Rapid Readiness Scorecard
Use this table to decide whether you are ready for final practice or need more revision.
| Area | Secure | Partial | Weak |
|---|---|---|---|
| Client fact-finding and suitability | [ ] | [ ] | [ ] |
| Risk tolerance and capacity for loss | [ ] | [ ] | [ ] |
| Asset allocation and portfolio construction | [ ] | [ ] | [ ] |
| Equities and equity funds | [ ] | [ ] | [ ] |
| Bonds, yields, and duration | [ ] | [ ] | [ ] |
| Collective investments and ETFs | [ ] | [ ] | [ ] |
| Alternatives, derivatives, and structured products | [ ] | [ ] | [ ] |
| Tax-aware investment planning | [ ] | [ ] | [ ] |
| Pensions and retirement income | [ ] | [ ] | [ ] |
| Estate planning and trusts | [ ] | [ ] | [ ] |
| Performance measurement and benchmarks | [ ] | [ ] | [ ] |
| Regulation, ethics, and documentation | [ ] | [ ] | [ ] |
| Timed scenario judgement | [ ] | [ ] | [ ] |
| Calculation accuracy | [ ] | [ ] | [ ] |
If any row is Weak, revise before relying on timed practice results.

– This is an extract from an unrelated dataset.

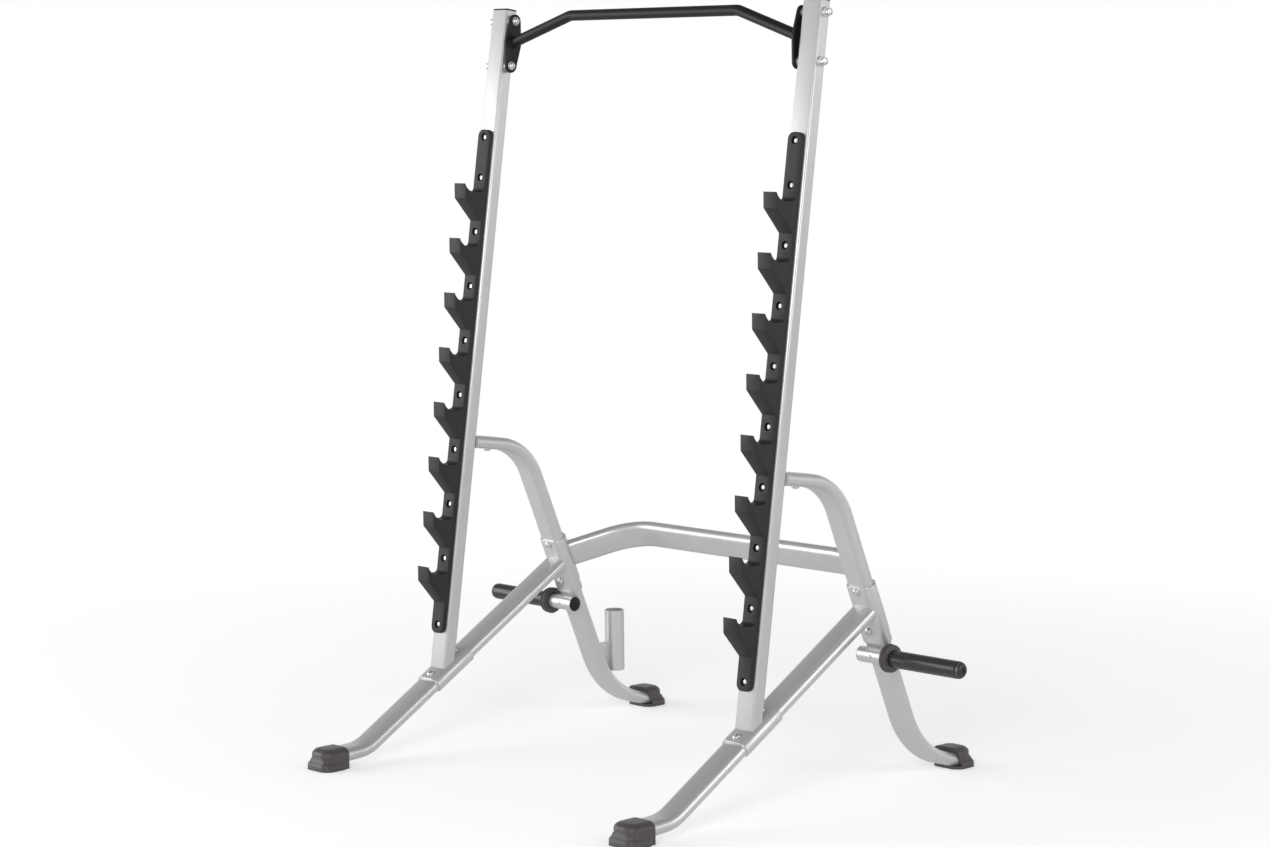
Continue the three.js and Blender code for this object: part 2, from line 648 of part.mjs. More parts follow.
// A pad standing on the floor, with its upper edge sloped off
function roundedPad(halfWide, long, corner, high, slopeHigh, slopeWide) {
  const wide = 2 * (halfWide - slopeWide);
  const plan = rectOutline(THREE.Shape, wide, long - 2 * slopeWide, corner - slopeWide);
  const bevel = { bevelThickness: slopeHigh, bevelSize: slopeWide, bevelSegments: 2, curveSegments: 2 };
  return new THREE.ExtrudeGeometry(plan, { depth: high - slopeHigh, ...bevel });
}

// The room on the tube's side of a foot's mouth, from a height up
function mouthCut(size, face, from) {
  const above = FOOT.high + FOOT.sole;
  const slant = (size.mouthTop - size.mouthFloor) / FOOT.high;
  const mouthAt = (z) => size.mouthFloor + slant * z;
  const behind = size.mouthTop - face * FAR;
  const shape = new THREE.Shape();
  shape.moveTo(mouthAt(from), from);
  shape.lineTo(mouthAt(above), above);
  shape.lineTo(behind, above);
  shape.lineTo(behind, from);
  shape.closePath();
  return slabAlongX(shape, 0, FAR);
}

const frontFoot = () => foot(FRONT_FOOT, new BentPath([
  [frontJoint],
  [toeCorner, BEND.toe, 4],
  [frontToeEnd.clone().add(yz(-GAP, -GAP * FRONT_TOE.slope))],
]));

const rearFoot = () => foot(REAR_FOOT, new BentPath([
  [rearJoint],
  [heelCorner, BEND.heel, 7],
  [rearToeEnd.clone().add(yz(GAP, GAP * REAR_TOE.slope))],
]));

const group = new THREE.Group();
const right = new THREE.Group();
right.position.x = FRAME_HALF;
const left = new THREE.Group();
left.position.x = -FRAME_HALF;
group.add(right, left);

function place(parent, name, geometry, look) {
  const mesh = new THREE.Mesh(geometry, new THREE.MeshStandardMaterial(look));
  mesh.name = name;
  parent.add(mesh);
}

// A piece of both side frames: as drawn on the right, and in mirror image on the left
function onBothSides(name, body, look) {
  const geometry = geometryOf(body);
  place(right, `${name}_right`, geometry, look);
  place(left, `${name}_left`, mirrored(geometry), look);
}

onBothSides('upright', upright(), silver);
onBothSides('upright_cap', postCap(), black);
onBothSides('low_tube', lowTube(), silver);
onBothSides('rear_leg', rearLeg(), silver);
onBothSides('front_sleeve', frontSleeve(), silver);
onBothSides('rear_sleeve', rearSleeve(), silver);
onBothSides('hook_rack', hookRack(), black);
onBothSides('front_foot', frontFoot(), rubber);
onBothSides('rear_foot', rearFoot(), rubber);
onBothSides('cross_plate', crossPlate(), silver);
onBothSides('bar_plate', barPlate(), black);
onBothSides('peg_tube', pegTube(), silver);
onBothSides('peg_plug', pegPlug(), black);
onBothSides('peg_collar', pegCollar(), rubber);
onBothSides('peg_sleeve', pegSleeve(), black);
onBothSides('peg_end', pegEnd(), black);
onBothSides('peg_screw', pegScrew(), steel);
onBothSides('arm_bolt', armBolt(), steel);
lowBolts.forEach((b, i) => onBothSides(`low_bolt_${i + 1}`, bolt(b.head, b.nut), steel));
legBolts.forEach((b, i) => onBothSides(`leg_bolt_${i + 1}`, bolt(b.head, b.nut), steel));
barBolts.forEach((b, i) => onBothSides(`bar_bolt_${i + 1}`, bolt(b.head, b.nut), steel));
place(group, 'cross_tube', geometryOf(crossTube()), silver);
place(group, 'pull_up_bar', geometryOf(pullUpBar()), black);
place(left, 'bar_holder', geometryOf(holderTube()), silver);
place(left, 'holder_bracket', geometryOf(holderBracket()), silver);

export default group;
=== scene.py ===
# %% [markdown]
# # Squat rack
# The rack has two leaning uprights on side frames of flat-oval steel tube, with black hook racks,
# a pull-up bar, plate pegs and rubber feet. The measured model is loaded first as a fixed frame. It
# could be dressed by smoothing its own meshes, but those are coarse triangles. So every piece is
# drawn anew where that model has it, with rounder bends, softened edges and a finish of its own.

import math

import bmesh
import bpy
from mathutils import Matrix, Vector


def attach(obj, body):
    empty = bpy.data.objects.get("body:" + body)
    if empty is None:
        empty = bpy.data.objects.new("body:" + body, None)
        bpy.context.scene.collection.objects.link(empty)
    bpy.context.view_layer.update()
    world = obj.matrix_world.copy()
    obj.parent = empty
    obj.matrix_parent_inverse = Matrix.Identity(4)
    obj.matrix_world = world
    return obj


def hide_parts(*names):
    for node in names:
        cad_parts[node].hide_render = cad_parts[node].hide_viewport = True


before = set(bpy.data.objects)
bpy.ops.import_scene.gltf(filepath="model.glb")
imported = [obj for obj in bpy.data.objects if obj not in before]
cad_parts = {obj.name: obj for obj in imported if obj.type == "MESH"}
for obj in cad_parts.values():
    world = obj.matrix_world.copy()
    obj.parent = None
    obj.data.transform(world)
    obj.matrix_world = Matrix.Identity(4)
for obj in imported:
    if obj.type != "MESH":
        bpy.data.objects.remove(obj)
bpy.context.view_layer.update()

# %% [markdown]
# ## Camera
# A picture of the rack is only comparable with the photograph from the same place. The camera stands
# in front and to the right, at head height, and looks slightly down. A long lens keeps the uprights
# nearly parallel. The photograph's middle lies below the lens axis. A deeper tilt would allow for
# that too, but it would make the uprights lean towards each other, so the lens is shifted instead.

# %% Camera
CAMERA_AT = Vector((6.135, -5.7918, 1.9106))
HEADING = math.radians(46.642)
DIP = math.radians(4.965)
ROLL = math.radians(-0.666)
PHOTO_WIDE = 1270              # in pixels, as are the next two
FOCAL_LENGTH = 3095
AXIS_ABOVE_MIDDLE = 80.3
SENSOR = 36                    # millimetres

looking = Vector((
    -math.sin(HEADING) * math.cos(DIP),
    math.cos(HEADING) * math.cos(DIP),
    -math.sin(DIP),
))
level = Vector((math.cos(HEADING), math.sin(HEADING), 0))
aimed = Matrix((level, level.cross(looking), -looking)).transposed() @ Matrix.Rotation(ROLL, 3, "Z")
lens = bpy.data.cameras.new("camera")
lens.sensor_width = SENSOR
lens.lens = FOCAL_LENGTH / PHOTO_WIDE * SENSOR
lens.shift_y = -AXIS_ABOVE_MIDDLE / PHOTO_WIDE
camera = bpy.data.objects.new("camera", lens)
camera.matrix_world = Matrix.Translation(CAMERA_AT) @ aimed.to_4x4()
bpy.context.scene.collection.objects.link(camera)
bpy.context.scene.camera = camera
print("lens", round(lens.lens, 2), "mm, shift", round(lens.shift_y, 4))

# %% [markdown]
# ## Shader maths
# A finish could be wired up node by node, but a formula is easier to read than a web of nodes. So a
# wire stands for one socket, and adding or multiplying wires adds the Math nodes. Every other kind of
# node comes from one method, which takes its settings first and its socket values after.

# %% Wires and finishes
MIX_SHARE = 0                  # the Mix node's sockets for colours
MIX_FIRST = 6
MIX_SECOND = 7
MIX_RESULT = 2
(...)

If most rows are Partial, use mixed practice to expose patterns. If most rows are Secure, shift to timed exam-style review and error reduction.
Practical Next Step
Choose one client scenario and write a full recommendation rationale: objective, constraints, suitable asset mix, product risks, tax considerations, costs, disclosures, and review plan. Then complete a timed mixed practice set and update the scorecard above based on the mistakes you actually make.